Brésil : 5 X Favela, ou comment briser par l'art les barrières sociales et culturelles

Le projet 5X Favela [5 fois Favela], qui vise à enseigner à des jeunes des favelas (bidonvilles) de Rio de Janeiro le travail dans l'industrie du cinéma, a présenté son premier film de long-métrage, “5X Favela: Por Nos Mesmos” au prestigieux Festival du Film de Cannes le 18 mai.

Le film se compose de cinq courts-métrages de 20 minutes [en portugais], réalisés chacun par des étudiants des différents ateliers de cinéma du Projet 5X Favela animés par des réalisateurs brésiliens renommés tels que Nelson Pereira dos Santos, Ruy Guerra, Walter Lima Jr (en anglais), Daniel Filho [en portugais], Walter Salles, Fernando Meirelles, João Moreira Salles et d'autres encore.  “5X Favela: Por Nos Mesmos” reflète la voix et le point de vue des jeunes qui vivent (et grandissent) dans les favelas de Rio de Janeiro.

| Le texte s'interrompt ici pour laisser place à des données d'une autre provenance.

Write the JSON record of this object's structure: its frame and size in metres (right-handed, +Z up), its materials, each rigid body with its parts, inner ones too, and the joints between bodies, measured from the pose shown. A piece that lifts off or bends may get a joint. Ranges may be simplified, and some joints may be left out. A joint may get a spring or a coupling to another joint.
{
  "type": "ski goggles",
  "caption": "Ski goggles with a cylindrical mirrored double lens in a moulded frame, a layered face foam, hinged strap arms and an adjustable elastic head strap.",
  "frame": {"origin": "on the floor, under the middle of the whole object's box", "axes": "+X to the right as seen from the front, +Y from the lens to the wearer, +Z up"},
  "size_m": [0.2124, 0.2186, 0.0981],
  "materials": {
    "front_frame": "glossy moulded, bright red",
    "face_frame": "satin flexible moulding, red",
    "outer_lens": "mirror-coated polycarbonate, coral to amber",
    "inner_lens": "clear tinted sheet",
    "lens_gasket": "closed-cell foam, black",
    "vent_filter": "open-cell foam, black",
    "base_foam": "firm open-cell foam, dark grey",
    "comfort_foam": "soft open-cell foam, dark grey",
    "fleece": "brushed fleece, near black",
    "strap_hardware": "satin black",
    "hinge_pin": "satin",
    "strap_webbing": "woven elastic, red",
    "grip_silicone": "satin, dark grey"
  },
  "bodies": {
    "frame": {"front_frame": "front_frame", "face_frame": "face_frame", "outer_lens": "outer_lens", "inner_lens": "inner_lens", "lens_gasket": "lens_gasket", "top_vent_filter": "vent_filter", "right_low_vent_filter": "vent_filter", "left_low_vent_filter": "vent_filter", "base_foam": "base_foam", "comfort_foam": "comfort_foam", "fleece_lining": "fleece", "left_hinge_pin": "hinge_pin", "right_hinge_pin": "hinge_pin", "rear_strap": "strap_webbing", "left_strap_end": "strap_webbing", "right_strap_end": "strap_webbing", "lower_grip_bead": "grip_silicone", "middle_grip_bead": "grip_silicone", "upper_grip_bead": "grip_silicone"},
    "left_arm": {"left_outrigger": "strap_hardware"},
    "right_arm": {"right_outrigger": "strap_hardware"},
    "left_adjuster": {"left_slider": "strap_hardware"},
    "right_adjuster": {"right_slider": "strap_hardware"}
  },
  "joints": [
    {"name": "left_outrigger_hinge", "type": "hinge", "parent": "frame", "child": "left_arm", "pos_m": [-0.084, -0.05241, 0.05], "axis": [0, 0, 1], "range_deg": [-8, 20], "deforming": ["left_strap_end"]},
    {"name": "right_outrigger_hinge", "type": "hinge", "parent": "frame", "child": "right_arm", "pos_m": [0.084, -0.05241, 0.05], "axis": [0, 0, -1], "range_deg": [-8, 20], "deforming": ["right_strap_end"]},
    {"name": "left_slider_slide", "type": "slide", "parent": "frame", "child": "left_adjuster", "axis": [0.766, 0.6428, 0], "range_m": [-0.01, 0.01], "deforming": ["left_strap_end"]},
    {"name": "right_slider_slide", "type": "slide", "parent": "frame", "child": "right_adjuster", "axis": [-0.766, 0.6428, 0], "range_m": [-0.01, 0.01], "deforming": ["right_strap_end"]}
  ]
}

Difficile de ne pas tomber sous le charme d'un projet social et culturel de cette ampleur [en portugais], qui veut non seulement faire connaître au public tant brésilien qu'international la vie des habitants des bidonvilles, mais aussi professionnaliser et gratifier d'opportunités des jeunes gens talentueux qui apportent des idées neuves au cinéma brésilien (en anglais).

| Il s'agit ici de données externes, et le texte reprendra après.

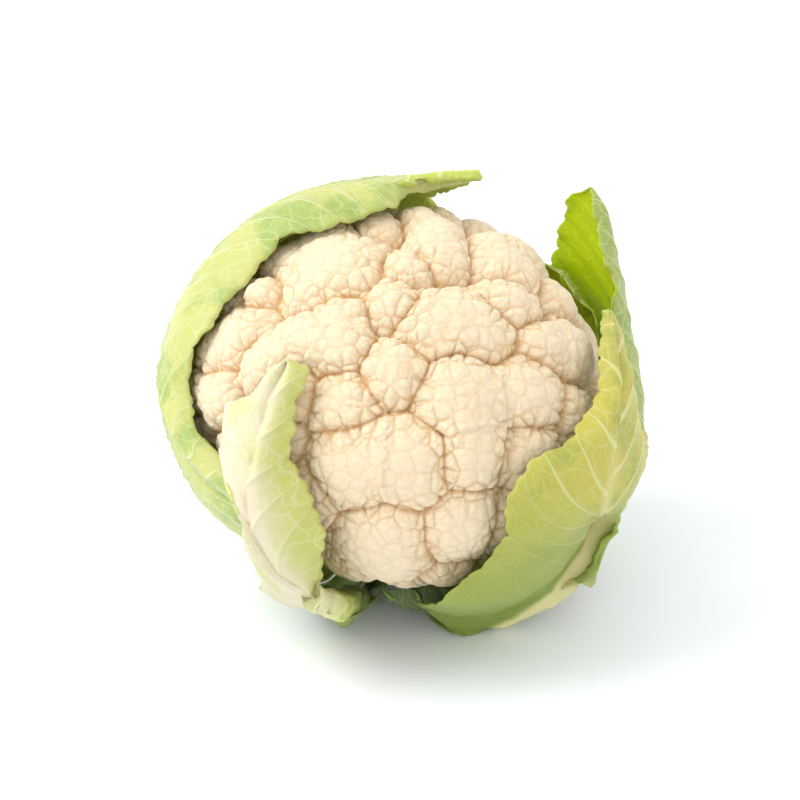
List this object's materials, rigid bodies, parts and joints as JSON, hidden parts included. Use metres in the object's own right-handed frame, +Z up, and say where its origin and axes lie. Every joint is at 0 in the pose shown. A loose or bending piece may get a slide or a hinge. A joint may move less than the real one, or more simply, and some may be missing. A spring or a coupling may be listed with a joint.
{
  "type": "cauliflower",
  "caption": "Cauliflower head with a lumpy cream curd, lying tipped towards the front in its cut pale green wrapper leaves.",
  "frame": {"origin": "on the surface that the head lies on, at the middle of the rectangle that the head covers", "axes": "+Z up from the surface, -Y towards the side that the picture was taken from, +X to the right as seen from there"},
  "size_m": [0.1947, 0.1738, 0.1582],
  "materials": {
    "curd": "moist matte cream vegetable flesh with fine granular buds and warmer creases",
    "stem": "smooth pale green stem, cut across at its end",
    "leaf_pale": "waxy pale green leaf with a cream midrib",
    "leaf_yellow_green": "waxy yellow green leaf with pale veins",
    "leaf_green": "waxy green leaf with pale veins",
    "leaf_dark": "dull dark green leaf"
  },
  "bodies": {
    "root": {"curd": "curd", "stem": "stem", "leaf_under_front": "leaf_dark", "leaf_left_wrap": "leaf_pale", "leaf_back": "leaf_green", "leaf_right_back": "leaf_green", "leaf_right_tall": "leaf_green", "leaf_left_back": "leaf_green", "leaf_front_left": "leaf_pale", "leaf_lower_right": "leaf_yellow_green"}
  },
  "joints": []
}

Les participants à la production du film ont passé par un apprentissage long et ardu jusqu'à la sélection finale pour le projet. 229 jeunes ont fréquenté divers ateliers, tels que l'écriture de scénarios, la mise en scène, la direction, la production, la photographie, la direction artistique, le montage, la post-production et l'interprétation. Ils ont aussi touché une allocation pour leur permettre d'assister aux cours. A partir de ces ateliers, 84 jeunes ont été choisis pour se joindre à l'équipe du film, auteur de “5X Favela: Por Nos Mesmos”.

Pendant la production (Photo avec l'autorisation de la production)

 

Les ateliers ont été montés en partenariat avec des associations et communautés des favelas et la CUFA [en portugais] [Unité Centrale de la Favela à Cidade de Deus [Cité de Dieu], le Nós do Morro (à Vidigal), l’Observatorio de Favelas (dans le Quartir Maré) (ces deux liens en anglais), AfroReggae [en portugais] (à Parada de Lucas ) et la Cidadela/Cinemaneiro [en portugais] (dont le siège est dans le quartier de Lapa, réunissant des habitants de diverses communes de la route Linha Amarela) [en portugais].

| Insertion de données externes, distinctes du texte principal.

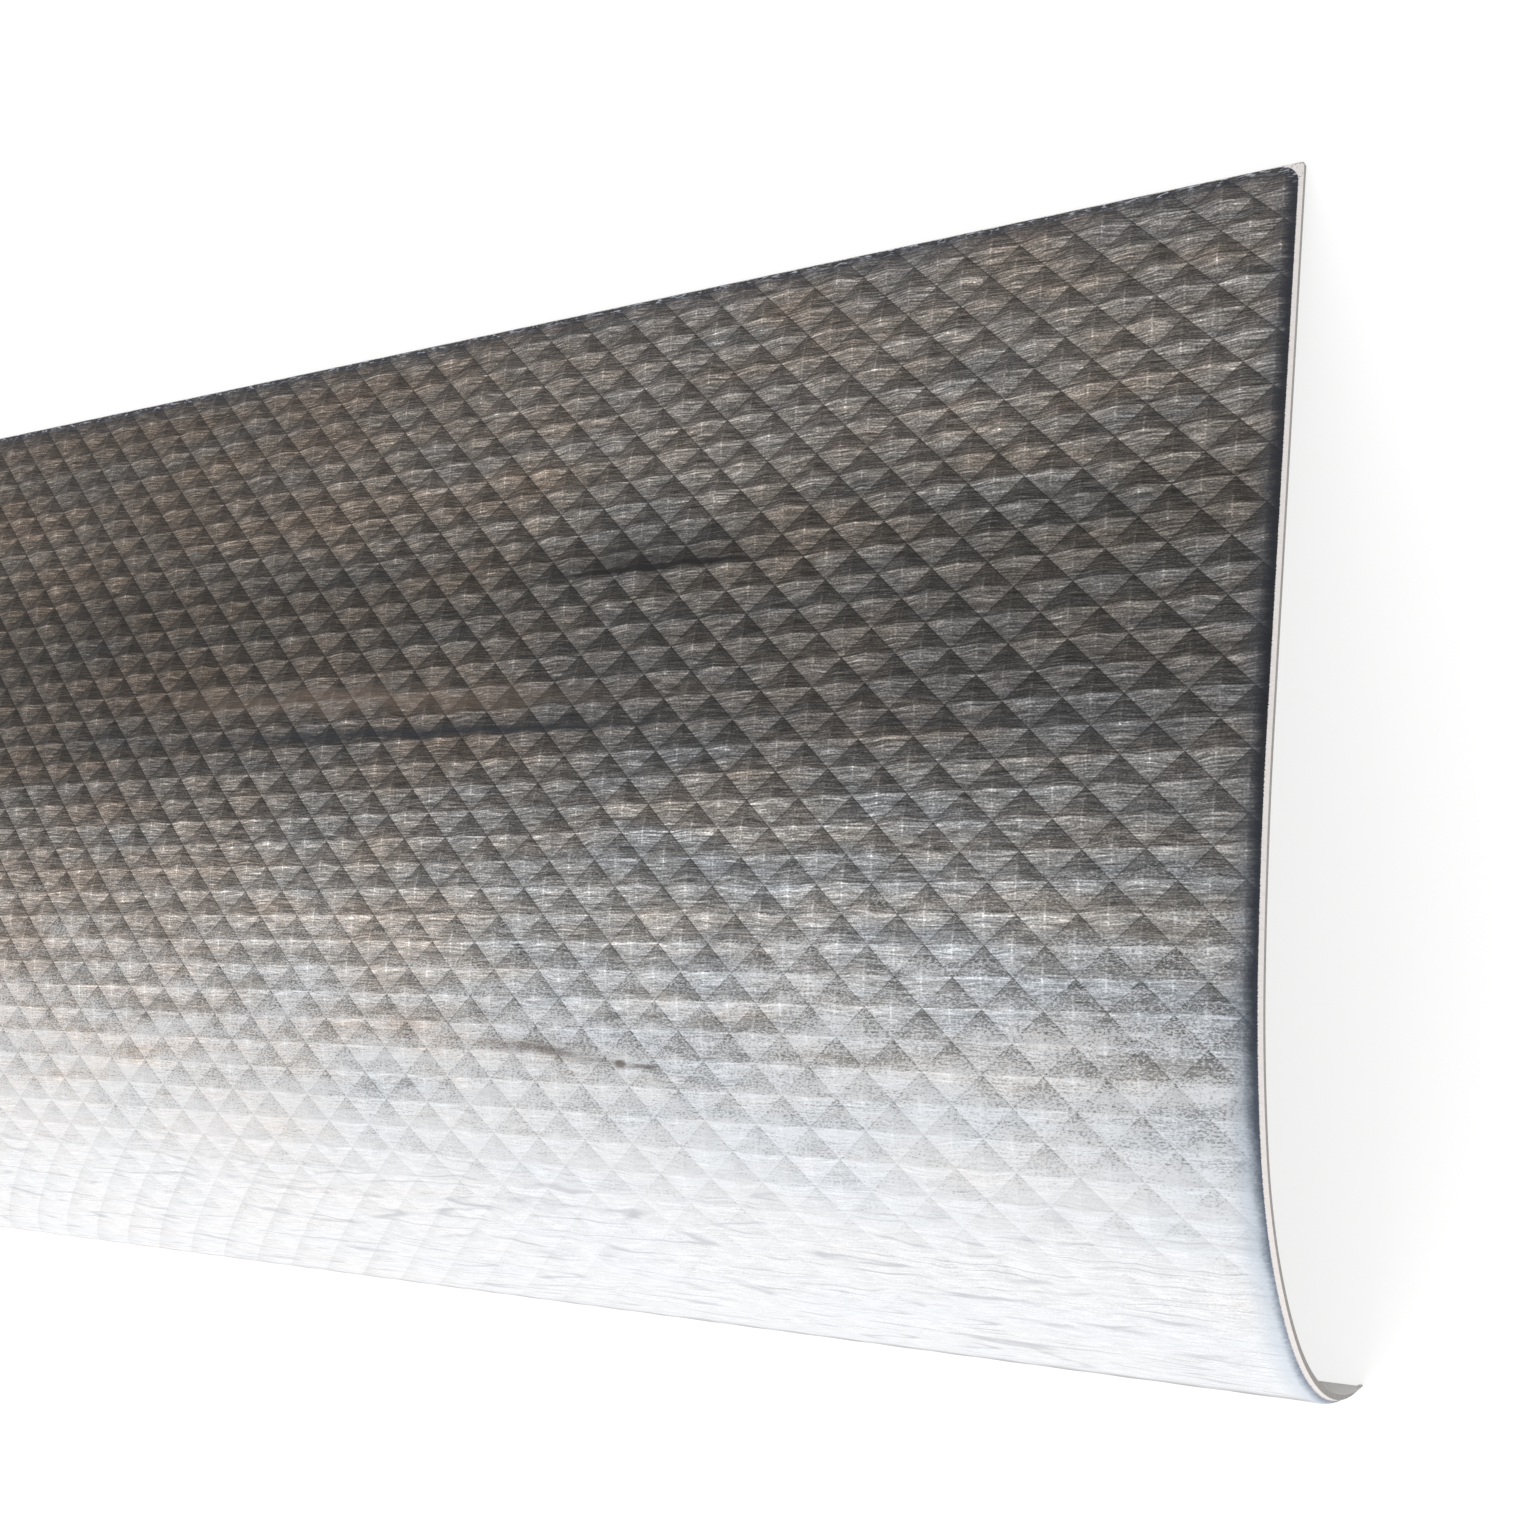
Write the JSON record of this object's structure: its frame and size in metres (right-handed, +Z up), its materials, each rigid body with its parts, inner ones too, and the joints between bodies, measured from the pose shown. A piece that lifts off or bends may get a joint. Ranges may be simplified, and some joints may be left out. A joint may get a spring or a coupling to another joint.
{
  "type": "textured plywood panel",
  "caption": "Thin bent plywood sheet with a raised diamond-pyramid face, flat on one side and curled down along the other long edge.",
  "frame": {"origin": "middle of the footprint, on the floor that the two long edges rest on", "axes": "+X along the sheet's length, +Y from the curled long edge to the straight long edge, +Z up, out of the textured face"},
  "size_m": [1.22, 0.5317, 0.1154],
  "materials": {
    "stained_wood": "weathered grey-brown stain, matt, worn pale on the high points"
  },
  "bodies": {
    "root": {"panel": "stained_wood"}
  },
  "joints": []
}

Publié sur le blog du projet, le Professeur Ruy Guerra, patron du groupe, a donné une note d'émotion lors de la clôture des ateliers :

Para ser bem sucedido em qualquer forma de expressão artística, como no cinema, não basta a sensibilidade, a intuição e o talento. É preciso ser do seu tempo. É preciso saber de onde viemos, para saber quem somos, para falar do presente, do passado, e até do futuro, que é também um território da arte.
É indispensável termos a consciência clara que nunca estamos prontos, que devemos estar sempre de olhos abertos, bem abertos, vendo, lendo, questionando, vivendo.

(…)Antes queria que soubessem por que é que este momento é tão especial para mim. Por que este encontro, além de um ato festivo, além de um ritual de passagem, é também um gesto político importante. Este encontro, no qual todos nós somos atores, faz parte do sentimento político que os fazedores de cinema, (e aqui uso o termo cinema no sentido amplo de todas as formas de expressão que usam as imagens em movimento), podem e devem vir de todas as camadas sociais de uma nação, e não apenas de minorias previlegiadas. E que o cinema, como objeto, como filme, pode e deve estar ao alcance de qualquer um. Todos aqui, estou certo disso, estamos habitados por essa convicção.

Pour réussir dans une forme quelle qu'elle soit d'expression artistique, comme dans le cinéma, la sensibilité, l'intuition et le talent ne suffisent pas. Il faut être de son temps. Il faut savoir d'où nous venons pour savoir qui nous sommes, pour parler du présent, du passé, et même du futur, qui est aussi un territoire de l'art. Il est indispensable d'avoir une claire conscience que nous ne sommes jamais prêts, que nous devons toujours avoir les yeux ouverts, regarder, lire, questionner et vivre.

(…) Je voulais d'abord que vous sachiez pourquoi ce moment est si spécial pour moi. Pourquoi cette rencontre, tout en étant un acte de fête, un rite de passage, est aussi un geste politique important. Cette rencontre, dont nous sommes tous acteurs, fait partie du sentiment politique que les fabricants de cinéma, (et j'utilise ici le terme cinéma au sens large de toutes les formes d'expression utilisant des images en mouvement), peuvent et doivent venir de toutes les couches sociales d'une nation, et pas seulement des minorités privilégiées. Et que le cinéma comme objet, comme film, peut et doit être accessible à tout un chacun. Nous sommes tous ici, j'en suis sûr, habités par cette conviction.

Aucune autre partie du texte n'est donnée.